--- The task ---
The data below must be copied in full and without any change.

--- Given information ---
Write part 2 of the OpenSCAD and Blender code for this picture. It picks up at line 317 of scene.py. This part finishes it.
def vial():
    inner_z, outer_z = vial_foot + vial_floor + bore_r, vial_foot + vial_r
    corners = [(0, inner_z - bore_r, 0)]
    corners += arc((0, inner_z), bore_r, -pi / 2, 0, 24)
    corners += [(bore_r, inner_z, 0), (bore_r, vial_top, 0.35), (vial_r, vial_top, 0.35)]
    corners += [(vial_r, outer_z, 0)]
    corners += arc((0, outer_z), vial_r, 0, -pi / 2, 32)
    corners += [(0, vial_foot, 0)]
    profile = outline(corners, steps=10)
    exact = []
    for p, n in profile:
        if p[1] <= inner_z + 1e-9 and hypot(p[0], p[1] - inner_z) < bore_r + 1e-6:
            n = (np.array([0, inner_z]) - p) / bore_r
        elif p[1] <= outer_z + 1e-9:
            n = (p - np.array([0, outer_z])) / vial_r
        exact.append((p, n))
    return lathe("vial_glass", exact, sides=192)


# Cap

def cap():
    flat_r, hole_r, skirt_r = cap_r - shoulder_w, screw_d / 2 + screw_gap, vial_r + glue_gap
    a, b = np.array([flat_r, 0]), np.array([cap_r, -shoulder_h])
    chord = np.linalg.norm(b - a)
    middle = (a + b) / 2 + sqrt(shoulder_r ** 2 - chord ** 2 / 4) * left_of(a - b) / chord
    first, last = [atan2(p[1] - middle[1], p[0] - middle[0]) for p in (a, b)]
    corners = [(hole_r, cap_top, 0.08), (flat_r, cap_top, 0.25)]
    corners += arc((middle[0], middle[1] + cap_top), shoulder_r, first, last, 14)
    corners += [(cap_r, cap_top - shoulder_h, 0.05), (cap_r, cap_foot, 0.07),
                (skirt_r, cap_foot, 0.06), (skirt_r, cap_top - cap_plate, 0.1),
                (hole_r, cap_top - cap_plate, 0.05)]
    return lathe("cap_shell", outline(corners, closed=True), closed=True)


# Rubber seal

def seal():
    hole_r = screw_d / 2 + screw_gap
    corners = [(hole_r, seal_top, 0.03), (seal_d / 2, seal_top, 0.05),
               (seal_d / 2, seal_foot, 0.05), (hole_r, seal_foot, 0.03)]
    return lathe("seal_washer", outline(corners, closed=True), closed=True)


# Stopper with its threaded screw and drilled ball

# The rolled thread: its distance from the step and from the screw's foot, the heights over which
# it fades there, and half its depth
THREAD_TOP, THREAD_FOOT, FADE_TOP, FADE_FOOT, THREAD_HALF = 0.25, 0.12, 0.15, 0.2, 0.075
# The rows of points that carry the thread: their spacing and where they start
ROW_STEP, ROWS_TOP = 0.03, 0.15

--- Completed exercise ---
Write part 2 of the OpenSCAD and Blender code for this picture. It picks up at line 317 of scene.py. This part finishes it.
def vial():
    inner_z, outer_z = vial_foot + vial_floor + bore_r, vial_foot + vial_r
    corners = [(0, inner_z - bore_r, 0)]
    corners += arc((0, inner_z), bore_r, -pi / 2, 0, 24)
    corners += [(bore_r, inner_z, 0), (bore_r, vial_top, 0.35), (vial_r, vial_top, 0.35)]
    corners += [(vial_r, outer_z, 0)]
    corners += arc((0, outer_z), vial_r, 0, -pi / 2, 32)
    corners += [(0, vial_foot, 0)]
    profile = outline(corners, steps=10)
    exact = []
    for p, n in profile:
        if p[1] <= inner_z + 1e-9 and hypot(p[0], p[1] - inner_z) < bore_r + 1e-6:
            n = (np.array([0, inner_z]) - p) / bore_r
        elif p[1] <= outer_z + 1e-9:
            n = (p - np.array([0, outer_z])) / vial_r
        exact.append((p, n))
    return lathe("vial_glass", exact, sides=192)


# Cap

def cap():
    flat_r, hole_r, skirt_r = cap_r - shoulder_w, screw_d / 2 + screw_gap, vial_r + glue_gap
    a, b = np.array([flat_r, 0]), np.array([cap_r, -shoulder_h])
    chord = np.linalg.norm(b - a)
    middle = (a + b) / 2 + sqrt(shoulder_r ** 2 - chord ** 2 / 4) * left_of(a - b) / chord
    first, last = [atan2(p[1] - middle[1], p[0] - middle[0]) for p in (a, b)]
    corners = [(hole_r, cap_top, 0.08), (flat_r, cap_top, 0.25)]
    corners += arc((middle[0], middle[1] + cap_top), shoulder_r, first, last, 14)
    corners += [(cap_r, cap_top - shoulder_h, 0.05), (cap_r, cap_foot, 0.07),
                (skirt_r, cap_foot, 0.06), (skirt_r, cap_top - cap_plate, 0.1),
                (hole_r, cap_top - cap_plate, 0.05)]
    return lathe("cap_shell", outline(corners, closed=True), closed=True)


# Rubber seal

def seal():
    hole_r = screw_d / 2 + screw_gap
    corners = [(hole_r, seal_top, 0.03), (seal_d / 2, seal_top, 0.05),
               (seal_d / 2, seal_foot, 0.05), (hole_r, seal_foot, 0.03)]
    return lathe("seal_washer", outline(corners, closed=True), closed=True)


# Stopper with its threaded screw and drilled ball

# The rolled thread: its distance from the step and from the screw's foot, the heights over which
# it fades there, and half its depth
THREAD_TOP, THREAD_FOOT, FADE_TOP, FADE_FOOT, THREAD_HALF = 0.25, 0.12, 0.15, 0.2, 0.075
# The rows of points that carry the thread: their spacing and where they start
ROW_STEP, ROWS_TOP = 0.03, 0.15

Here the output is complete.